It’s October!  I love Halloween.  And I finally get to go trick or treating again!  Yay!  One of the perks of having a kid.  (Oh sure, someone short like me, if you wear a mask you can get away with trick or treating for a while, but the neighbors catch on eventually.)  I mean I have to show him off, right?  And he can’t eat the chocolate, besides needing to confiscate any suspicious looking candy.  (Yes, I’m going to be a bad mom and steal candy from my children.  I can’t help it.  My mom would buy dum-dum lollipops to give out at the door and then hide a big bag of chocolate for herself.  And she didn’t share!)   

But it’s not just about the candy.  I find the spirit of Halloween thrilling.  When you were kid, running around by yourself at night, anything could happen.  The world was wide open and everything was possible.  It’s the same feeling as when you or your friends first started getting drivers licenses and you’re finally allowed to drive around at night un-chaperoned.

I’m hard-pressed to find moments that capture that feeling in the adult world. (Well, OK, maybe when you first bring your baby home from the hospital and suddenly realize his whole life is literally in front of him.  That kind of smacks you in the head.)

Of course I want my children to be safe, but it does kind of suck that they won’t get to experience Halloween the way I got to as a kid.  Everyone is too scared.  A different type of fright than ghosts and ghoulies.  I will be mourning the spirit of the holiday even as I drive my children to the mall for trick or treating.  How do I keep managing to feel gleeful anticipation and melancholy at the same time?

As I’ve mentioned before in the discussion of acceptable times to wear capes, I’m thinking of going as a super hero this year.

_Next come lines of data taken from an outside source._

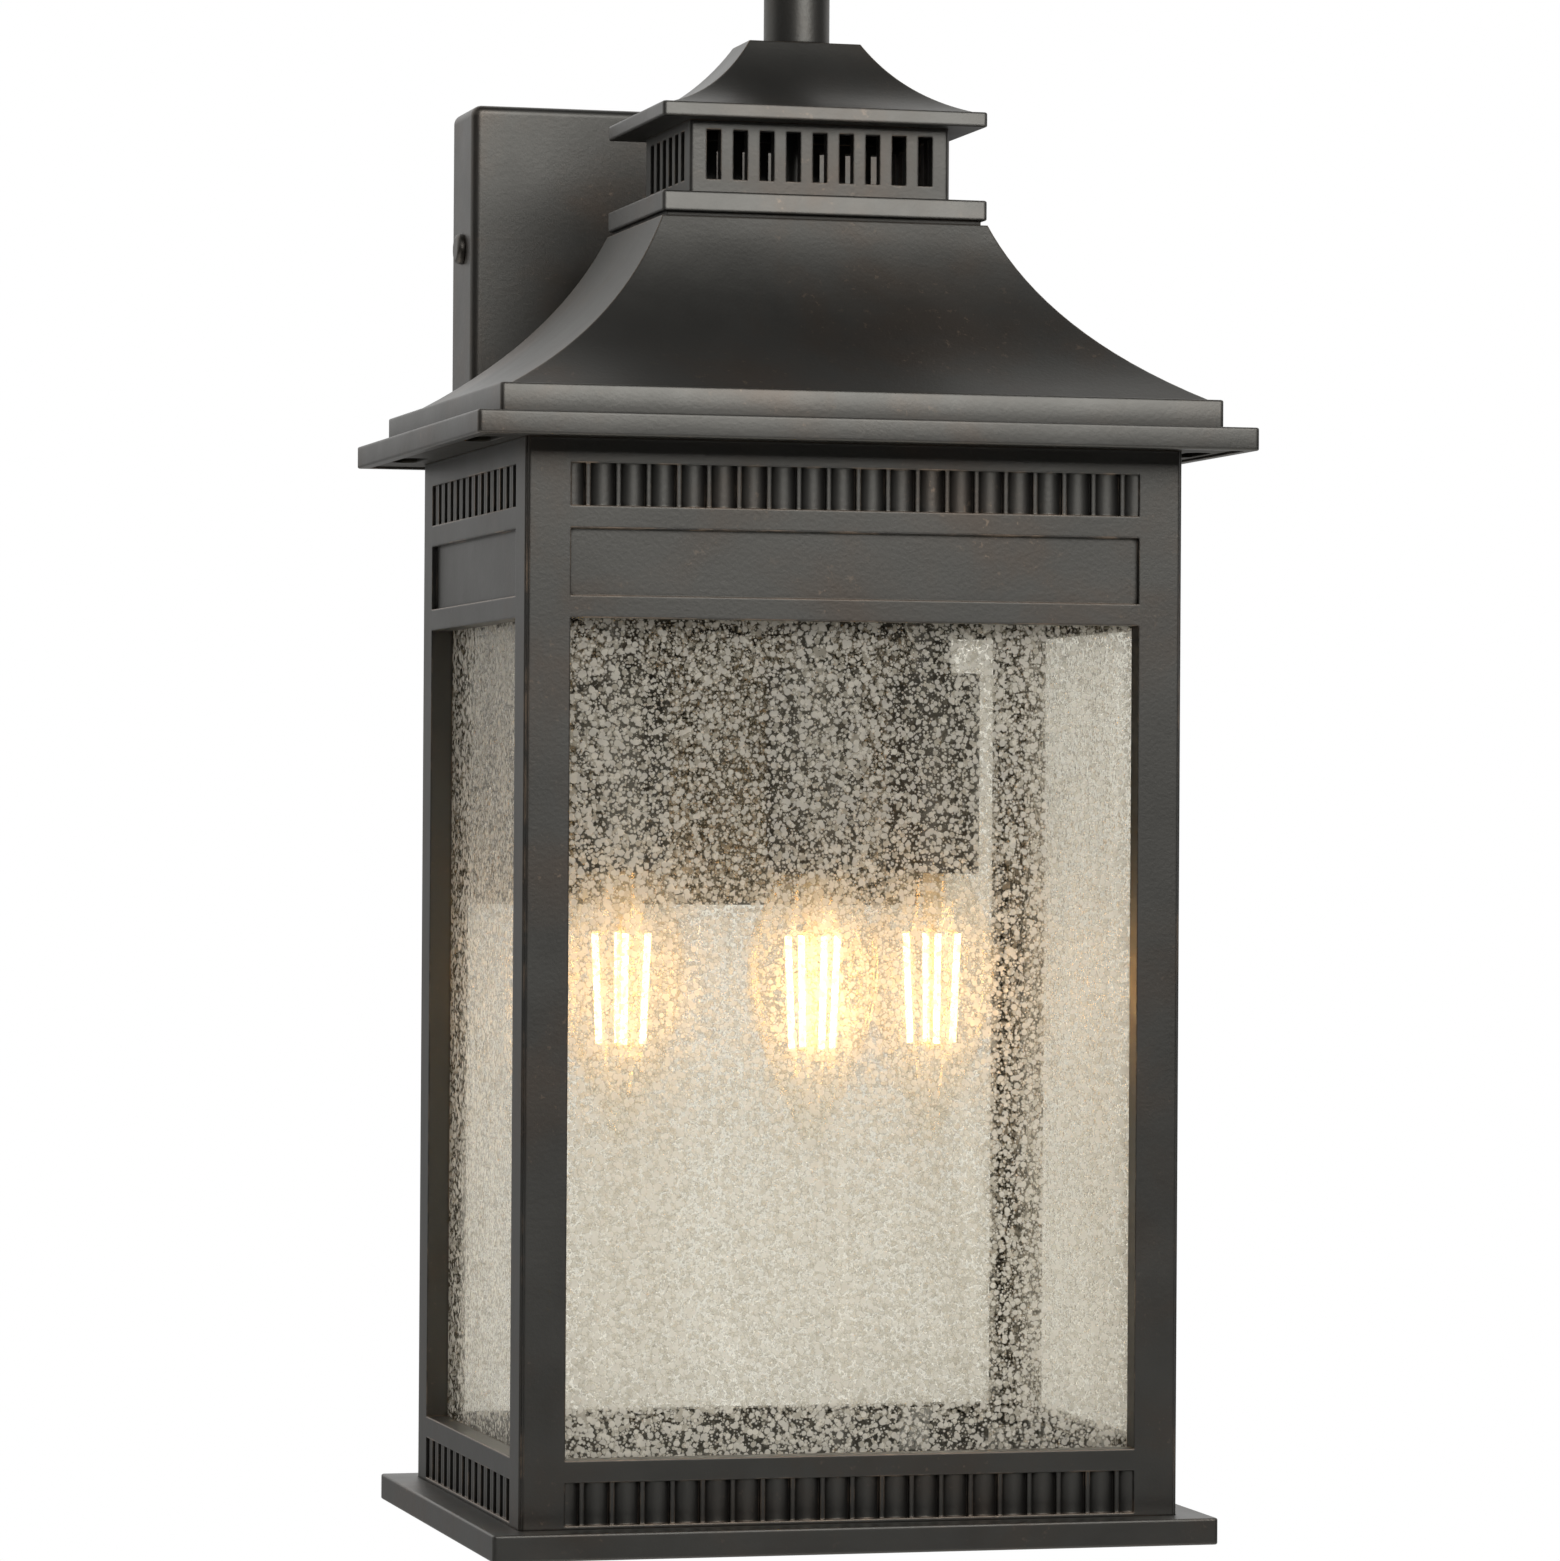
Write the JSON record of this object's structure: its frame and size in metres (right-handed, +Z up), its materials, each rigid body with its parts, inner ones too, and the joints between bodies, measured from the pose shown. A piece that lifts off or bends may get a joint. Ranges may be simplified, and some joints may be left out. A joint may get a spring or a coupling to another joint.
{
  "type": "outdoor wall light",
  "caption": "Boxy wall lantern with seeded glass panes, reeded friezes, a stepped hipped roof with a slotted cupola, candle bulbs and a plain rectangular backplate.",
  "frame": {"origin": "centre of the bracket's face on the wall", "axes": "+Y into the wall, so the lantern hangs out towards -Y; +Z up; +X to the right as seen from in front of the lantern"},
  "size_m": [0.21, 0.1995, 0.4478],
  "materials": {
    "dark_bronze": "satin",
    "inner_sheet": "matte",
    "seeded_glass": "gloss",
    "candle_sleeve": "satin",
    "socket_body": "matte",
    "plated_steel": "satin",
    "green_screw": "satin",
    "bulb_base": "satin",
    "bulb_glass": "gloss",
    "bulb_stem": "gloss",
    "filament": "matte"
  },
  "bodies": {
    "lantern": {"front_frame": "dark_bronze", "right_frame": "dark_bronze", "rear_frame": "dark_bronze", "left_frame": "dark_bronze", "base_ring": "dark_bronze", "roof_shell": "dark_bronze", "roof_collar": "dark_bronze", "cupola": "dark_bronze", "cupola_roof": "dark_bronze", "stem": "dark_bronze", "wall_arm": "dark_bronze", "backplate": "dark_bronze", "side_screws": "dark_bronze", "socket_nipples": "dark_bronze", "clamp_rod": "dark_bronze", "soffit_plate": "inner_sheet", "front_glass": "seeded_glass", "right_glass": "seeded_glass", "rear_glass": "seeded_glass", "left_glass": "seeded_glass", "left_sleeve": "candle_sleeve", "front_sleeve": "candle_sleeve", "right_sleeve": "candle_sleeve", "left_socket": "socket_body", "front_socket": "socket_body", "right_socket": "socket_body", "glass_clips": "plated_steel", "clip_screws": "plated_steel", "corner_blocks": "plated_steel", "frame_screws": "plated_steel", "base_screws": "plated_steel", "soffit_screws": "plated_steel", "rod_nuts": "plated_steel", "nipple_nuts": "plated_steel", "arm_bolts": "plated_steel", "arm_nuts": "plated_steel", "mounting_bracket": "plated_steel", "ground_screw": "green_screw"},
    "left_bulb": {"left_bulb_glass": "bulb_glass", "left_bulb_base": "bulb_base", "left_bulb_stem": "bulb_stem", "left_filaments": "filament"},
    "front_bulb": {"front_bulb_glass": "bulb_glass", "front_bulb_base": "bulb_base", "front_bulb_stem": "bulb_stem", "front_filaments": "filament"},
    "right_bulb": {"right_bulb_glass": "bulb_glass", "right_bulb_base": "bulb_base", "right_bulb_stem": "bulb_stem", "right_filaments": "filament"},
    "finial": {"finial": "dark_bronze"}
  },
  "joints": [
    {"name": "left_bulb_turn", "type": "hinge", "parent": "lantern", "child": "left_bulb", "pos_m": [-0.044, -0.103, -0.101], "axis": [0, 0, -1], "range_deg": [0, 1080]},
    {"name": "front_bulb_turn", "type": "hinge", "parent": "lantern", "child": "front_bulb", "pos_m": [0, -0.14, -0.101], "axis": [0, 0, -1], "range_deg": [0, 1080]},
    {"name": "right_bulb_turn", "type": "hinge", "parent": "lantern", "child": "right_bulb", "pos_m": [0.044, -0.103, -0.101], "axis": [0, 0, -1], "range_deg": [0, 1080]},
    {"name": "finial_turn", "type": "hinge", "parent": "lantern", "child": "finial", "pos_m": [0, -0.117, 0.146], "axis": [0, 0, 1], "range_deg": [0, 1080]}
  ]
}
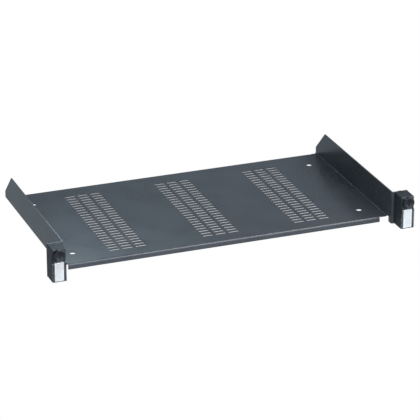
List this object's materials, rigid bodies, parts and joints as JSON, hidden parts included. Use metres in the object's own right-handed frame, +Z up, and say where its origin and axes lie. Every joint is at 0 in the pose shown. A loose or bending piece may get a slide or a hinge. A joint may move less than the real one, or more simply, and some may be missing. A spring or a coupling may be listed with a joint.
{
  "type": "rack shelf",
  "caption": "Shallow folded-steel rack shelf with slotted vent panels, low side wings and a turning-lock end block with a clear label window on each ear.",
  "frame": {"origin": "in the mounting plane, which is the ears' back faces, midway between the rack's rails and level with the panel's lower edge", "axes": "+X across the rack to the right as seen from the front, +Y back into the rack, +Z up"},
  "size_m": [0.483, 0.2733, 0.0456],
  "materials": {
    "sheet": "fine satin charcoal-black powder coat on folded sheet steel",
    "block": "black moulded plastic with a faint texture",
    "knob": "satin black moulded plastic",
    "steel": "zinc-plated steel",
    "window": "clear glossy moulded plastic",
    "card": "plain white card, no print"
  },
  "bodies": {
    "shelf": {"shelf_tray": "sheet", "left_end_block": "block", "left_spring_washer": "steel", "left_label_window": "window", "left_label_card": "card", "right_end_block": "block", "right_spring_washer": "steel", "right_label_window": "window", "right_label_card": "card"},
    "left_lock": {"left_lock_knob": "knob", "left_lock_shaft": "steel", "left_lock_cam": "steel", "left_cam_clip": "steel"},
    "right_lock": {"right_lock_knob": "knob", "right_lock_shaft": "steel", "right_lock_cam": "steel", "right_cam_clip": "steel"}
  },
  "joints": [
    {"name": "left_lock_turn", "type": "hinge", "parent": "shelf", "child": "left_lock", "pos_m": [-0.23255, -0.0241, 0.0365], "axis": [0, 1, 0], "range_deg": [0, 90]},
    {"name": "right_lock_turn", "type": "hinge", "parent": "shelf", "child": "right_lock", "pos_m": [0.23255, -0.0241, 0.0365], "axis": [0, 1, 0], "range_deg": [0, 90]}
  ]
}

Yes, even though I haven’t technically trick or treated (for myself, at least) I still dress up every year.  Last year I went as a bee.  Actually I was a pregnant bee.  It worked out surprisingly well.  I wanted to go as a knocked-up angel, with trailer trash cut-offs and a crooked halo, but I wasn’t quite pregnant enough to pull it off.  You gotta be really pregnant to pull off that look.  This year I’m thinking… Uber-Mom!  Now with bottle-laden utility belt, snarky attitude, and kung-fu grip. 

Originally I thought about going as a milk-maid because we found this cute little cow costume for the baby so, of course, I want to coordinate.  (Even though I’m not sure what a milk-maid looks like.)  But then me and Keen ALSO found a space-program jumper and we thought OMG, can we fit him into both costumes?  Then he could be a COW ASTRONAUT!!  That’s much more fun than coordinating.  Poor kid.  Carted around in not just one but two stuffy costumes, meeting a bunch of strangers who’ll keep trying to get him to hold his bag out when he really only wants to chew on it.  I’m sure he’ll relate this in therapy years from now.